• [Exercise prompt] Copy nothing but the lines below running from the line containing "for node, shape" through the line containing "# Camera and studio", both end lines included.
↓↓↓
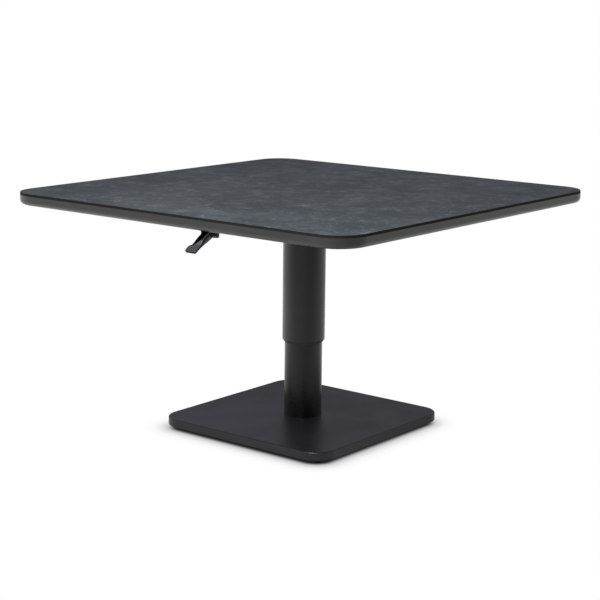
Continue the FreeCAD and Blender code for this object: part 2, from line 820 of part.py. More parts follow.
def ballast_plate():
    inset = base_wall + ballast_edge_gap
    body = rounded_square(base_width - 2 * inset, base_corner_radius - inset, ballast_bottom, ballast_top)
    head_seat = ballast_bottom + column_bolt_diameter * bolt_head_height_ratio + ballast_recess
    head_room = hexagon_reach(column_bolt_diameter * bolt_head_width_ratio) + ballast_recess
    nut_room = hexagon_reach(spring_stud_diameter * bolt_head_width_ratio) + ballast_recess
    for x, y in circle_places(column_bolt_circle):
        body = body.cut(rod_z(column_bolt_diameter / 2 + hole_gap, ballast_bottom, ballast_top, x, y))
        body = body.cut(rod_z(head_room, ballast_bottom, head_seat, x, y))
    body = body.cut(rod_z(nut_room, ballast_bottom, ballast_top))
    for x, y in corner_places(foot_place, foot_place):
        body = body.cut(rod_z(insert_diameter / 2 + running_gap, ballast_bottom, ballast_top, x, y))
    return body


def column_foot_plate():
    body = rod_z(foot_plate_diameter / 2, ballast_top, cover_inside_top)
    body = body.cut(rod_z(spring_stud_diameter / 2 + running_gap, ballast_top, cover_inside_top))
    for x, y in circle_places(column_bolt_circle):
        body = body.cut(rod_z(column_bolt_diameter / 2 + running_gap, ballast_top, cover_inside_top, x, y))
    return body


def column_bolts():
    seat = ballast_bottom + column_bolt_diameter * bolt_head_height_ratio + ballast_recess
    return Part.makeCompound([bolt(column_bolt_diameter, seat, cover_inside_top, x, y)
                              for x, y in circle_places(column_bolt_circle)])


def foot_inserts():
    thread = foot_stud_diameter / 2 + running_gap
    return Part.makeCompound([
        ring_z(insert_diameter / 2, thread, ballast_bottom, cover_inside_top, x, y)
        for x, y in corner_places(foot_place, foot_place)])


def foot_glide(x, y):
    body = rod_z(foot_diameter / 2, 0.0, ballast_bottom, x, y)
    neck_bottom = ballast_bottom - foot_neck_length
    return body.cut(rod_z(foot_neck_diameter / 2 + running_gap, neck_bottom, ballast_bottom, x, y))


def foot_stud(x, y):
    shank = rod_z(foot_stud_diameter / 2, ballast_bottom, cover_inside_top - foot_stud_top_gap, x, y)
    return shank.fuse(rod_z(foot_neck_diameter / 2, ballast_bottom - foot_neck_length, ballast_bottom, x, y))


def all_parts():
    parts = {
        "top_panel": top_panel(),
        "rim_frame": rim_frame(),
        "rail_left": rail(-1),
        "rail_right": rail(1),
        "outrigger_left": outrigger(-1),
        "outrigger_right": outrigger(1),
        "panel_screws": panel_screws(),
        "mounting_plate": mounting_plate(),
        "plate_bolts": plate_bolts(),
        "column_flange": column_flange(),
        "flange_bolts": flange_bolts(),
        "upper_tube": upper_tube(),
        "guide_collar": guide_collar(),
        "guide_key": guide_key(),
        "lower_tube": lower_tube(),
        "guide_bush": guide_bush(),
        "spring_cylinder": spring_cylinder(),
        "spring_nut": spring_nut(),
        "spring_gland": spring_gland(),
        "centring_ring": centring_ring(),
        "piston": piston(),
        "piston_rod": piston_rod(),
        "release_pin": release_pin(),
        "release_head": release_head(),
        "head_screws": head_screws(),
        "rocker_pin": rocker_pin(),
        "release_rocker": release_rocker(),
        "release_lever": release_lever(),
        "lever_bracket": lever_bracket(),
        "bracket_screws": bracket_screws(),
        "lever_pin": lever_pin(),
        "cable_adjuster": cable_adjuster(),
        "adjuster_nut": adjuster_nut(),
        "cable_sheath": cable_sheath(),
        "cable_clip": cable_clip(),
        "cable_clip_screw": cable_clip_screw(),
        "inner_wire_lever_end": inner_wire_lever_end(),
        "inner_wire_head_end": inner_wire_head_end(),
        "base_cover": base_cover(),
        "ballast_plate": ballast_plate(),
        "column_foot_plate": column_foot_plate(),
        "column_bolts": column_bolts(),
        "foot_inserts": foot_inserts(),
    }
    feet = {"front_left": (-1, -1), "front_right": (1, -1), "rear_left": (-1, 1), "rear_right": (1, 1)}
    for name, (side_x, side_y) in feet.items():
        x = side_x * foot_place
        y = side_y * foot_place
        parts["foot_glide_" + name] = foot_glide(x, y)
        parts["foot_stud_" + name] = foot_stud(x, y)
    return parts


os.makedirs("parts", exist_ok=True)
for node, shape in all_parts().items():
    shape.exportStep("parts/" + node + ".step")
    print(node, len(shape.Solids), "solid(s), volume", round(shape.Volume), "valid", shape.isValid())
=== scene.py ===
import math

import bmesh
import bpy
from mathutils import Matrix, Vector


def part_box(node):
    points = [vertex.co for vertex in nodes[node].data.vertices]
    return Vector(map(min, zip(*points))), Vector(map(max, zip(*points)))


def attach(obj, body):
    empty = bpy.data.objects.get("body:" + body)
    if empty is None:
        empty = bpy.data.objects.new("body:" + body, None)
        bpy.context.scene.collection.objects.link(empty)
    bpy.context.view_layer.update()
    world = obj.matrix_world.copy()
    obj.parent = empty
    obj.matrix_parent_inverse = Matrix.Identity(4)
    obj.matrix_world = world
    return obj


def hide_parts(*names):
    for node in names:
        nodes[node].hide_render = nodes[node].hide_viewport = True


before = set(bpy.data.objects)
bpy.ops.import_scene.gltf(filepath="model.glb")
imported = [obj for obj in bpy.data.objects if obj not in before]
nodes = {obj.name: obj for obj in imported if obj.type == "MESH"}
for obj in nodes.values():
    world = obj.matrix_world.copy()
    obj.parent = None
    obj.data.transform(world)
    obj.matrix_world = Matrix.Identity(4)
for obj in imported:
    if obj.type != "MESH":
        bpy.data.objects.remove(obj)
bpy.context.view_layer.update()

# Camera and studio

cameraSetup = {
    "place": (2.3144, -2.9020, 1.0821),
    "turn": 38.722,
    "dip": 11.666,
    "roll": 0.616,
    "lens": 93.161,
    "sensor": 36.0,
    "farClip": 200.0,
}

# brightness goes by fixed directions: front is where the main view stands, far is behind the table,
# left and right lie across, and a reach is the stretch over which one value turns into the next
studio = {
    "towardFront": (0.62, -0.78),
    "towardRight": (0.78, 0.62),
    "floorRadius": 30.0,
    "floorSides": 96,
    "floorColour": (0.25, 0.25, 0.25, 1.0),
    "baseCorner": 0.054,
    "footGlow": 0.42,  # right beside the base, which shades it
    "footReach": (-0.002, 0.001),
    "nearGlow": 0.45,
    "nearReach": (0.0, 0.03),
    "ringGlow": 0.95,
    "ringReach": (0.15, 0.55),
    "outerGlow": 0.85,
    "outerReach": (0.7, 1.6),
    "frontFloor": 0.55,
    "frontReach": (0.1, 1.0),
    "sideFloor": (1.22, 0.82),
    "sideReach": (-1.2, 1.2),
    # floor brightness that the camera sees, by distance from the base's edge
    "contactShadow": ((-0.030, 0.012), (-0.018, 0.016), (-0.0120, 0.070), (-0.0065, 0.28), (-0.001, 0.50),
                      (0.005, 0.65), (0.015, 0.78), (0.024, 0.88), (0.036, 0.95), (0.060, 1.0)),
    # painted shade: the floor's colour is darker under the base
    "shadeUnderBase": (0.22, 0.22, 0.22, 1.0),
    "shadeUnderReach": (-0.034, -0.008),
    "keyPlace": (0.5, -1.35, 1.55),
    "keyAim": (0.0, 0.0, 0.45),
    "keySize": 0.8,
    "keyPower": 44.0,
    "backdrop": 1.0,
    "skyOverhead": 0.29,
    "skyTop": (0.30, 0.80),
    "skySides": (0.95, 0.75),  # left and right
    "skySideReach": (-0.4, 0.4),
    "skyFar": (0.0, 0.5),  # behind the table, at the horizon and higher up
    "skyFarTop": (0.0, 0.5),
    "skyFarColour": (0.95, 0.96, 1.11, 1.0),
    "skyFarReach": (-0.95, -0.45),
    "skyFront": 0.08,
    "skyFrontReach": (0.15, 0.8),
}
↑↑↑
• [The reply]
for node, shape in all_parts().items():
    shape.exportStep("parts/" + node + ".step")
    print(node, len(shape.Solids), "solid(s), volume", round(shape.Volume), "valid", shape.isValid())
=== scene.py ===
import math

import bmesh
import bpy
from mathutils import Matrix, Vector


def part_box(node):
    points = [vertex.co for vertex in nodes[node].data.vertices]
    return Vector(map(min, zip(*points))), Vector(map(max, zip(*points)))


def attach(obj, body):
    empty = bpy.data.objects.get("body:" + body)
    if empty is None:
        empty = bpy.data.objects.new("body:" + body, None)
        bpy.context.scene.collection.objects.link(empty)
    bpy.context.view_layer.update()
    world = obj.matrix_world.copy()
    obj.parent = empty
    obj.matrix_parent_inverse = Matrix.Identity(4)
    obj.matrix_world = world
    return obj


def hide_parts(*names):
    for node in names:
        nodes[node].hide_render = nodes[node].hide_viewport = True


before = set(bpy.data.objects)
bpy.ops.import_scene.gltf(filepath="model.glb")
imported = [obj for obj in bpy.data.objects if obj not in before]
nodes = {obj.name: obj for obj in imported if obj.type == "MESH"}
for obj in nodes.values():
    world = obj.matrix_world.copy()
    obj.parent = None
    obj.data.transform(world)
    obj.matrix_world = Matrix.Identity(4)
for obj in imported:
    if obj.type != "MESH":
        bpy.data.objects.remove(obj)
bpy.context.view_layer.update()

# Camera and studio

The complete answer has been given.